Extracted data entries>
====================

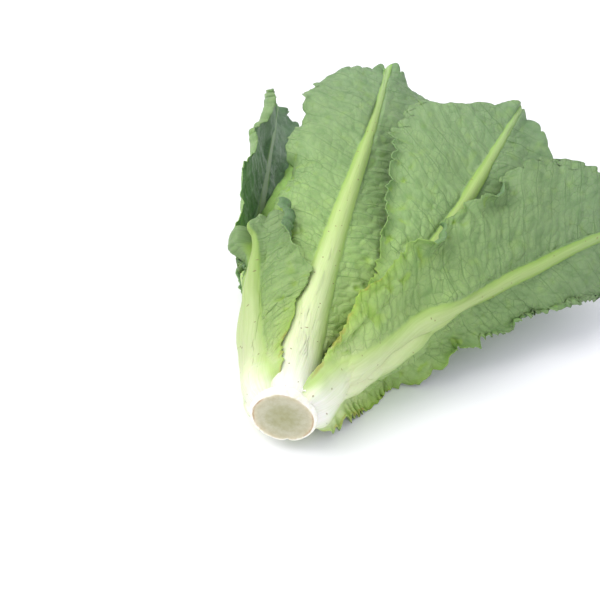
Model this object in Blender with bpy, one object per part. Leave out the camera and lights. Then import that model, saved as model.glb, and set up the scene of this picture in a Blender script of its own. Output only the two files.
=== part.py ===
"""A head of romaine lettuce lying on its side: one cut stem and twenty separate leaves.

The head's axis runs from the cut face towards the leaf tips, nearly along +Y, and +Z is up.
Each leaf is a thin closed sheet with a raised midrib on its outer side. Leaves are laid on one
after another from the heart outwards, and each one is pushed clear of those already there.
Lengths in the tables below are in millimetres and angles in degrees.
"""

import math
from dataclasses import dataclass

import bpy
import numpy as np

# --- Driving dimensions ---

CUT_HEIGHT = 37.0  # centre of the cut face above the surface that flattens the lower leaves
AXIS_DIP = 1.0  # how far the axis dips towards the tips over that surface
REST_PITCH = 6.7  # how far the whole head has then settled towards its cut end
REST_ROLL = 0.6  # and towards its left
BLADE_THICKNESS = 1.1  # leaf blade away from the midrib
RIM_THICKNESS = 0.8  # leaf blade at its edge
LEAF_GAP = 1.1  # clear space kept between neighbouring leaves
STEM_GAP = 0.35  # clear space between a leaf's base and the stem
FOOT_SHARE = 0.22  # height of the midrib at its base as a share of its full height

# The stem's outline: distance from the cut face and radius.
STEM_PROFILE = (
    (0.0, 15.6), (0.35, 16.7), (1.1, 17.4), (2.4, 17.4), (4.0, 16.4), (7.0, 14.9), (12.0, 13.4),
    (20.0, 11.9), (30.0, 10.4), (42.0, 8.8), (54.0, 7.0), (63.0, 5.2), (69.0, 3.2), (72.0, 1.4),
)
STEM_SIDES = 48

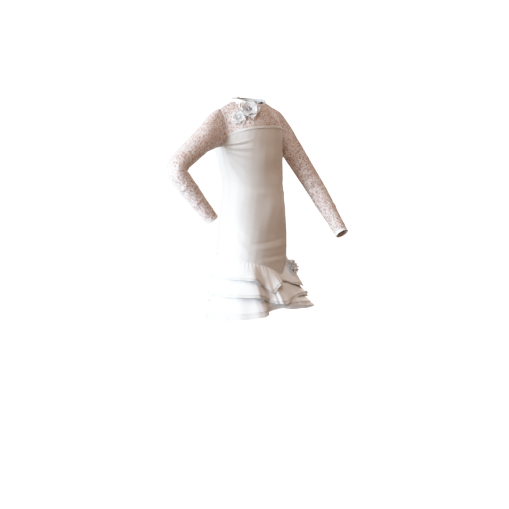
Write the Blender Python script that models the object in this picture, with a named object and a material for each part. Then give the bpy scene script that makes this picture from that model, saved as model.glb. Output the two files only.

====================

Directions for this task> Nothing in the data may differ; print all of it exactly as written.

Output>
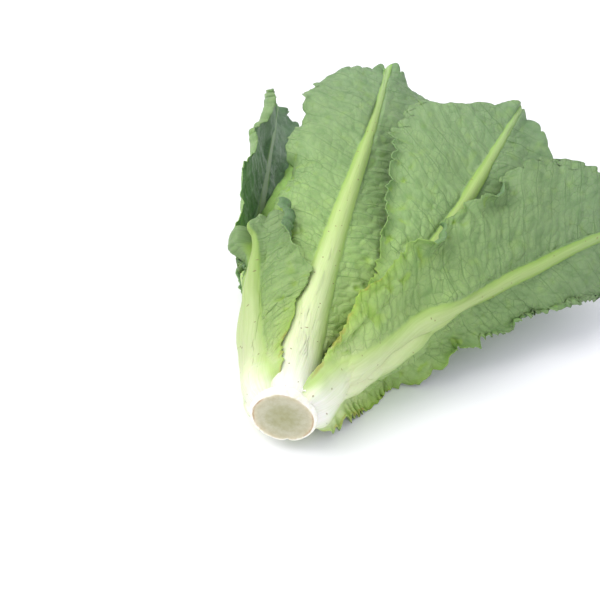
Model this object in Blender with bpy, one object per part. Leave out the camera and lights. Then import that model, saved as model.glb, and set up the scene of this picture in a Blender script of its own. Output only the two files.
=== part.py ===
"""A head of romaine lettuce lying on its side: one cut stem and twenty separate leaves.

The head's axis runs from the cut face towards the leaf tips, nearly along +Y, and +Z is up.
Each leaf is a thin closed sheet with a raised midrib on its outer side. Leaves are laid on one
after another from the heart outwards, and each one is pushed clear of those already there.
Lengths in the tables below are in millimetres and angles in degrees.
"""

import math
from dataclasses import dataclass

import bpy
import numpy as np

# --- Driving dimensions ---

CUT_HEIGHT = 37.0  # centre of the cut face above the surface that flattens the lower leaves
AXIS_DIP = 1.0  # how far the axis dips towards the tips over that surface
REST_PITCH = 6.7  # how far the whole head has then settled towards its cut end
REST_ROLL = 0.6  # and towards its left
BLADE_THICKNESS = 1.1  # leaf blade away from the midrib
RIM_THICKNESS = 0.8  # leaf blade at its edge
LEAF_GAP = 1.1  # clear space kept between neighbouring leaves
STEM_GAP = 0.35  # clear space between a leaf's base and the stem
FOOT_SHARE = 0.22  # height of the midrib at its base as a share of its full height

# The stem's outline: distance from the cut face and radius.
STEM_PROFILE = (
    (0.0, 15.6), (0.35, 16.7), (1.1, 17.4), (2.4, 17.4), (4.0, 16.4), (7.0, 14.9), (12.0, 13.4),
    (20.0, 11.9), (30.0, 10.4), (42.0, 8.8), (54.0, 7.0), (63.0, 5.2), (69.0, 3.2), (72.0, 1.4),
)
STEM_SIDES = 48

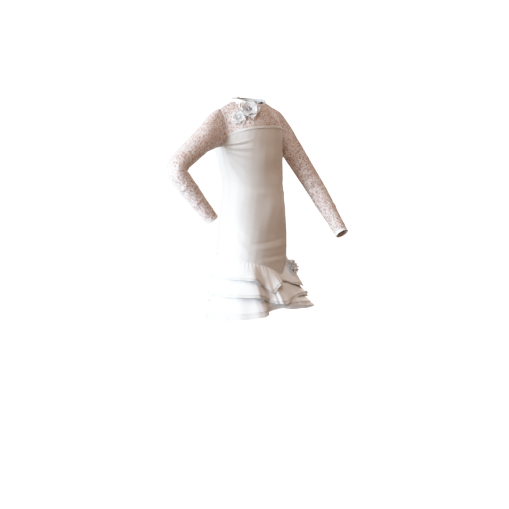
Write the Blender Python script that models the object in this picture, with a named object and a material for each part. Then give the bpy scene script that makes this picture from that model, saved as model.glb. Output the two files only.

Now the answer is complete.